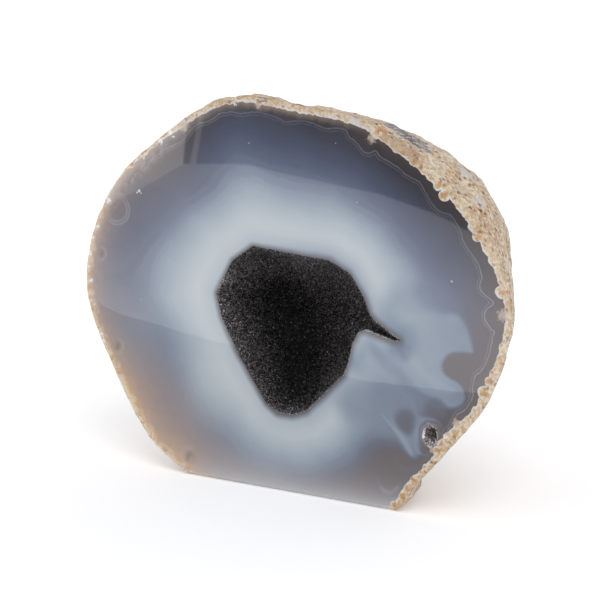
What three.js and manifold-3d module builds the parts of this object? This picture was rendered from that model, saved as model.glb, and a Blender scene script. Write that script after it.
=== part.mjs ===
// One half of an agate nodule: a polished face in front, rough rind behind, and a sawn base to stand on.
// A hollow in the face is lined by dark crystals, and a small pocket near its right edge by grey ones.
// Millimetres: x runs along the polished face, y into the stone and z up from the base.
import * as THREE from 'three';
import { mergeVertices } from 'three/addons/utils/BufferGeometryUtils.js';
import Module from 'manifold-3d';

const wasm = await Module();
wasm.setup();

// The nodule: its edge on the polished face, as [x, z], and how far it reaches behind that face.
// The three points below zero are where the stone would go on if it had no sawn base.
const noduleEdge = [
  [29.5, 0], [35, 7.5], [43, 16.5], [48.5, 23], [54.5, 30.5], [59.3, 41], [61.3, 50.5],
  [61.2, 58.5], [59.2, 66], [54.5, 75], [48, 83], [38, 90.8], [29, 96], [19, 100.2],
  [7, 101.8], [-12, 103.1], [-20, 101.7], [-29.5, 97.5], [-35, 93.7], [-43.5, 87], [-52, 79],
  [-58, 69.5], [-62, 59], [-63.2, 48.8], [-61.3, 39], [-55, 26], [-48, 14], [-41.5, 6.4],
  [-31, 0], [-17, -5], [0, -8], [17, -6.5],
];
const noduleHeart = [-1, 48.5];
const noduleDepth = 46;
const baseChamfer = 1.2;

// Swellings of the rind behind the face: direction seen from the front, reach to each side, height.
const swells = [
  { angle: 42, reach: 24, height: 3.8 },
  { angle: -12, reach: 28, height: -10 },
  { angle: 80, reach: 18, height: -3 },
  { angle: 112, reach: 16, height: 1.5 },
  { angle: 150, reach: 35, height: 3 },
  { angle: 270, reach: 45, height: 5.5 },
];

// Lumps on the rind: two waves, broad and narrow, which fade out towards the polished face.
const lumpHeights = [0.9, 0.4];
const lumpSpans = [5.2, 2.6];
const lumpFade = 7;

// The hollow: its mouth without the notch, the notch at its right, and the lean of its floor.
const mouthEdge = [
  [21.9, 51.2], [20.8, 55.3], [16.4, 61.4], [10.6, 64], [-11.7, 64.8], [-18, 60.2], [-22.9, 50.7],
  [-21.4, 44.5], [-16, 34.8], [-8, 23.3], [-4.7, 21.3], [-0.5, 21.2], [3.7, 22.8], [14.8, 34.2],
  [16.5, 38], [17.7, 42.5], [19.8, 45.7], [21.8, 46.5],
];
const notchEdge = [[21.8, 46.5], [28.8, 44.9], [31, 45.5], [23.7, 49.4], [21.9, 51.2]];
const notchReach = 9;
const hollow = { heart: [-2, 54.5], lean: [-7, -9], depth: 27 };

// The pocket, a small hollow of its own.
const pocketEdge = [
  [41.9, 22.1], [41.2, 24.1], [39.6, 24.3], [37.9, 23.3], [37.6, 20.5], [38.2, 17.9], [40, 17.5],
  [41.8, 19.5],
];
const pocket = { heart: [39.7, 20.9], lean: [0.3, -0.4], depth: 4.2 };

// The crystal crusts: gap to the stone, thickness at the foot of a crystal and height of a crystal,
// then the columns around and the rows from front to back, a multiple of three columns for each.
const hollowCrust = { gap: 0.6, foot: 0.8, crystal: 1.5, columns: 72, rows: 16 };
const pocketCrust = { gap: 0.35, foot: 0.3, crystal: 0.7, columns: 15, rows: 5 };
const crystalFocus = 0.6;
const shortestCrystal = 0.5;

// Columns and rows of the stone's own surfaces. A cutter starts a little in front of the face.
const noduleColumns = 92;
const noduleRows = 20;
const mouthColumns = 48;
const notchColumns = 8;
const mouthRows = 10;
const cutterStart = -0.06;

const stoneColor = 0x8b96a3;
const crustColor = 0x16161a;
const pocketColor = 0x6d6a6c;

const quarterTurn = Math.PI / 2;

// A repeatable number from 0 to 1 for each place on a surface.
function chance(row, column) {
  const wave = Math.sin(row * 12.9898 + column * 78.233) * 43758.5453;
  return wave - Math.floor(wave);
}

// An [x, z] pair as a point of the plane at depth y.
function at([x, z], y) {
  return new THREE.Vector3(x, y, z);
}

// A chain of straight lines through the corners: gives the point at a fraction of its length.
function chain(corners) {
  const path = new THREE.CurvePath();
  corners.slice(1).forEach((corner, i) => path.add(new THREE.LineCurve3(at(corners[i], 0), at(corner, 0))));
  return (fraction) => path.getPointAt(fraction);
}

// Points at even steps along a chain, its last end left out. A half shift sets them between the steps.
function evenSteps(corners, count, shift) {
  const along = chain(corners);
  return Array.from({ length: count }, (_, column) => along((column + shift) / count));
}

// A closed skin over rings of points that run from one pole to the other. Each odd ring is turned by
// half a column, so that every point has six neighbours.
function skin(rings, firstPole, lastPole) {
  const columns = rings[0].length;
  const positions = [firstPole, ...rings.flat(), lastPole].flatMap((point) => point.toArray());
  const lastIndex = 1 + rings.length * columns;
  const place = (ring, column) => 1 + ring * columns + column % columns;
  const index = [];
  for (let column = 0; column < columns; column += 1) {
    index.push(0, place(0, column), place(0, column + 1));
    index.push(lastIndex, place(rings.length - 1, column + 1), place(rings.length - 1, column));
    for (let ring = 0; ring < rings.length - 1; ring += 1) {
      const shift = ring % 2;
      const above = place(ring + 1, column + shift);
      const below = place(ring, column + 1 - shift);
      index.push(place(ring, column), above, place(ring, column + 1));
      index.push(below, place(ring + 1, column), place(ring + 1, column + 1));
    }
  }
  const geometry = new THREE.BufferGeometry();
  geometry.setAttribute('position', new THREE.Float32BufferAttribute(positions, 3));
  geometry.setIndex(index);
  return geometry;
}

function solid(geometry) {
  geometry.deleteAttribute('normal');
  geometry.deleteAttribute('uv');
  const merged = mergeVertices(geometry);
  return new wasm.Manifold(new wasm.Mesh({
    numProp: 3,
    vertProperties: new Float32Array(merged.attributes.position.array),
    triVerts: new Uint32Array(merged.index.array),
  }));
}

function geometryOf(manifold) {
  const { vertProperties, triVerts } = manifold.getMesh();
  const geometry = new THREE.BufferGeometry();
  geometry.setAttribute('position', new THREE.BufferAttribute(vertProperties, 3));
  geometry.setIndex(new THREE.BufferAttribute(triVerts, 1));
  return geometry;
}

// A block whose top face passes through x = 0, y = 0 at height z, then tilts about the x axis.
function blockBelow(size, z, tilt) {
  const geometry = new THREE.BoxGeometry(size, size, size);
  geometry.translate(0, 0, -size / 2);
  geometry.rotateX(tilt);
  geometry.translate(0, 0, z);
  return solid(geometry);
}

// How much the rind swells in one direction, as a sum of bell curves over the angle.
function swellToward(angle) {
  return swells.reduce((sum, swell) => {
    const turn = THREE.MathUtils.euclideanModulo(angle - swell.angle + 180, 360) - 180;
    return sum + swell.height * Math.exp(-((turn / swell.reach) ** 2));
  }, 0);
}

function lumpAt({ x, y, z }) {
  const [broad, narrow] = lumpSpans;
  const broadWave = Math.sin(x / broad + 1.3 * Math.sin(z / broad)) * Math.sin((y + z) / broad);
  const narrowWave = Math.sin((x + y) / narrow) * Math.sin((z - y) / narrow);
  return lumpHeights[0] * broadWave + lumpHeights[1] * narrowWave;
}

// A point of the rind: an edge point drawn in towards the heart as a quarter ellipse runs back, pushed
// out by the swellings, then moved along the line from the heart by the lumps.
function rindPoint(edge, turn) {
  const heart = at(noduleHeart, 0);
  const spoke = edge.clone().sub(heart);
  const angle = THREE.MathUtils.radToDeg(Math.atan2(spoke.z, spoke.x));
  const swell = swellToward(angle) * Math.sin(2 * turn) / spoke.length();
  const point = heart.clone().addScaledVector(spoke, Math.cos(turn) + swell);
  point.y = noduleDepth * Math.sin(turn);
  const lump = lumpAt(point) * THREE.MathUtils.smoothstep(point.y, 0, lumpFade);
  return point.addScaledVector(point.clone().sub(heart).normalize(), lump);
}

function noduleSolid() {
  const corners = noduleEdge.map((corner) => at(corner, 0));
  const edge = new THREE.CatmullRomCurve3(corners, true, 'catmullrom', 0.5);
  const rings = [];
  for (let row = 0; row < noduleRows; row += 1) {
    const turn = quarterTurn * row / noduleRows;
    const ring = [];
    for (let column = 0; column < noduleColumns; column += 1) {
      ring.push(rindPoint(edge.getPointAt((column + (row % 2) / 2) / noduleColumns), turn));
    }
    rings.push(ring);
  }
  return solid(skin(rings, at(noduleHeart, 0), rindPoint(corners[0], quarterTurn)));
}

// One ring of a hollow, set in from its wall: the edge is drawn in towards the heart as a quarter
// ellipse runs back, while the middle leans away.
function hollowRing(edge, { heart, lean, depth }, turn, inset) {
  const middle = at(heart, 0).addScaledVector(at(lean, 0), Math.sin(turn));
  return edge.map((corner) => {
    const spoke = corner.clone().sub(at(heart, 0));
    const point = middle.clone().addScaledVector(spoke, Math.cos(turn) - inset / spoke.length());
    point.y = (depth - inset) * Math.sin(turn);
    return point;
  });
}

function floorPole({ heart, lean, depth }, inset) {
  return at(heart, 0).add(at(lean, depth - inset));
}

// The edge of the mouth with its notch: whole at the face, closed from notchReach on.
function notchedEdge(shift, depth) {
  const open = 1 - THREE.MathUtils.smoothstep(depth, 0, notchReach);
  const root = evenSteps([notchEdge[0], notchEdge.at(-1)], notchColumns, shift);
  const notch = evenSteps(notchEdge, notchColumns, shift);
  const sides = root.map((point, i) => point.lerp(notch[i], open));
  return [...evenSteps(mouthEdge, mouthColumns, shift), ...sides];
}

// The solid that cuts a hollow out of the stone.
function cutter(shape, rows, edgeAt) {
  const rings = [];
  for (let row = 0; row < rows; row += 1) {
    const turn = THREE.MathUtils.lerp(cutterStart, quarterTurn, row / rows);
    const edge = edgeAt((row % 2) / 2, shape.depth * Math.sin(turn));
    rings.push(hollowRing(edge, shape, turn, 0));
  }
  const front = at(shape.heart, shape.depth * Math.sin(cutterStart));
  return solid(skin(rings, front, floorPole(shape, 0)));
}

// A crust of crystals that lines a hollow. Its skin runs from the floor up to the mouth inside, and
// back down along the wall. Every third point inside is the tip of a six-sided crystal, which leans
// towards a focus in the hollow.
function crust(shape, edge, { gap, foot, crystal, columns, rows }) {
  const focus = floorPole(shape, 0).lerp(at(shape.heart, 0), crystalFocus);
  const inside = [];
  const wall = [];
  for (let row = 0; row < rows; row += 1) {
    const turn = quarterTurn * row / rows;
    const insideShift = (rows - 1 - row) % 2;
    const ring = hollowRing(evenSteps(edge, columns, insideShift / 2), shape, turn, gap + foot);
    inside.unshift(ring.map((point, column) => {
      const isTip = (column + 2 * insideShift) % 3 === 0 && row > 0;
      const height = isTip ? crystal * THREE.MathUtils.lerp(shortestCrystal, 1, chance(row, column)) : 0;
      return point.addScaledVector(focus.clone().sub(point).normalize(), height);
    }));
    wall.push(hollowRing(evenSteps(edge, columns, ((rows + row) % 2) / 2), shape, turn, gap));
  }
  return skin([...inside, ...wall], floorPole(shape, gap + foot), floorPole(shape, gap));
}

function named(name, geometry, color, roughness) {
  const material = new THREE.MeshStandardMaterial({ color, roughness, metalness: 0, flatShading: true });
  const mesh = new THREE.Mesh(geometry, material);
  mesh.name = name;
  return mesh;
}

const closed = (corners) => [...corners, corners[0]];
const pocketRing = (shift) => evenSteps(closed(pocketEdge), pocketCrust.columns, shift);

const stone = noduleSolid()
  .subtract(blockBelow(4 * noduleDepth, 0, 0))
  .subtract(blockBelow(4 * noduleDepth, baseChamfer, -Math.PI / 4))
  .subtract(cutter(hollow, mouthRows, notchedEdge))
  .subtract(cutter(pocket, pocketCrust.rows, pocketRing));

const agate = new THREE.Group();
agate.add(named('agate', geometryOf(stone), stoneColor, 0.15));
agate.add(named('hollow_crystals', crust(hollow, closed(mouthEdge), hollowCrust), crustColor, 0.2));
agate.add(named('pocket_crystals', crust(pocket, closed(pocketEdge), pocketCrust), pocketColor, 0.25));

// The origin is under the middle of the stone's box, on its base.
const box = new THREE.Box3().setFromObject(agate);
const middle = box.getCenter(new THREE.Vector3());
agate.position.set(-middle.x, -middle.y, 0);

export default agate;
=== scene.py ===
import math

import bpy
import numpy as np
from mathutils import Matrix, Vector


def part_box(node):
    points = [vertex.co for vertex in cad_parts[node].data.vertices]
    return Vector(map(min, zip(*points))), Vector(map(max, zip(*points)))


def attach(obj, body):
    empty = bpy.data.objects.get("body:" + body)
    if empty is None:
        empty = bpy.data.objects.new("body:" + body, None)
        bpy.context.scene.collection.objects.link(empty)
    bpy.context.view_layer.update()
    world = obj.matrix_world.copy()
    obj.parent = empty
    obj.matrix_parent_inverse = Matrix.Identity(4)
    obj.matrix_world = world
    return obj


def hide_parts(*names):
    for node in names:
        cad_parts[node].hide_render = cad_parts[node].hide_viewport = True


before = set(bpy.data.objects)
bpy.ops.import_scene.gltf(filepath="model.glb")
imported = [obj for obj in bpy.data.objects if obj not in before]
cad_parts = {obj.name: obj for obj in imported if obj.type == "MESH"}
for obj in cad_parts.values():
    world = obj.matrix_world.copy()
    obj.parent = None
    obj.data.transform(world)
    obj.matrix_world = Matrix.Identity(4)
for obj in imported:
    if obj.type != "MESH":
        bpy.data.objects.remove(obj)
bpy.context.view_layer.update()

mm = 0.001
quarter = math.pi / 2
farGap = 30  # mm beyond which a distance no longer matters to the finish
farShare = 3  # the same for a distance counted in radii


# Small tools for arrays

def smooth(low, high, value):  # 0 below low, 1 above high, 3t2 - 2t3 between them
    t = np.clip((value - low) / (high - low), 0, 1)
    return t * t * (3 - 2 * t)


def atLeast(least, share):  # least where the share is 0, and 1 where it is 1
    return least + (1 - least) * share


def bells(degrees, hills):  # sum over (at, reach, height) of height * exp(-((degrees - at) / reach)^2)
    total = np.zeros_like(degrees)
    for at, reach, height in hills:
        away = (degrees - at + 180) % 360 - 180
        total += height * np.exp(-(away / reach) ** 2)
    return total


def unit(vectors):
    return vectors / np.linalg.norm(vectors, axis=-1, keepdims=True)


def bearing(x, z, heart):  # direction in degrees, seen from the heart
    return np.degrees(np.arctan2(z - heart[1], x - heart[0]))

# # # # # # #

Looking at the material above, please copy exactly every line from its first line through the line containing "const baseChamfer = 1.2;", with both ends included and nothing else.

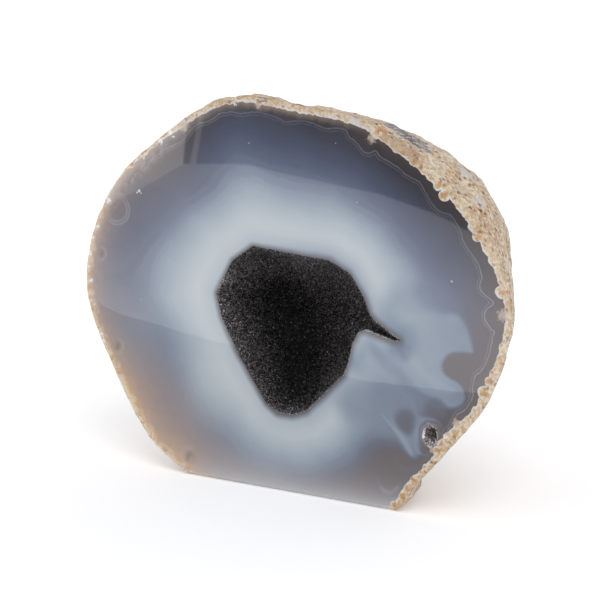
What three.js and manifold-3d module builds the parts of this object? This picture was rendered from that model, saved as model.glb, and a Blender scene script. Write that script after it.
=== part.mjs ===
// One half of an agate nodule: a polished face in front, rough rind behind, and a sawn base to stand on.
// A hollow in the face is lined by dark crystals, and a small pocket near its right edge by grey ones.
// Millimetres: x runs along the polished face, y into the stone and z up from the base.
import * as THREE from 'three';
import { mergeVertices } from 'three/addons/utils/BufferGeometryUtils.js';
import Module from 'manifold-3d';

const wasm = await Module();
wasm.setup();

// The nodule: its edge on the polished face, as [x, z], and how far it reaches behind that face.
// The three points below zero are where the stone would go on if it had no sawn base.
const noduleEdge = [
  [29.5, 0], [35, 7.5], [43, 16.5], [48.5, 23], [54.5, 30.5], [59.3, 41], [61.3, 50.5],
  [61.2, 58.5], [59.2, 66], [54.5, 75], [48, 83], [38, 90.8], [29, 96], [19, 100.2],
  [7, 101.8], [-12, 103.1], [-20, 101.7], [-29.5, 97.5], [-35, 93.7], [-43.5, 87], [-52, 79],
  [-58, 69.5], [-62, 59], [-63.2, 48.8], [-61.3, 39], [-55, 26], [-48, 14], [-41.5, 6.4],
  [-31, 0], [-17, -5], [0, -8], [17, -6.5],
];
const noduleHeart = [-1, 48.5];
const noduleDepth = 46;
const baseChamfer = 1.2;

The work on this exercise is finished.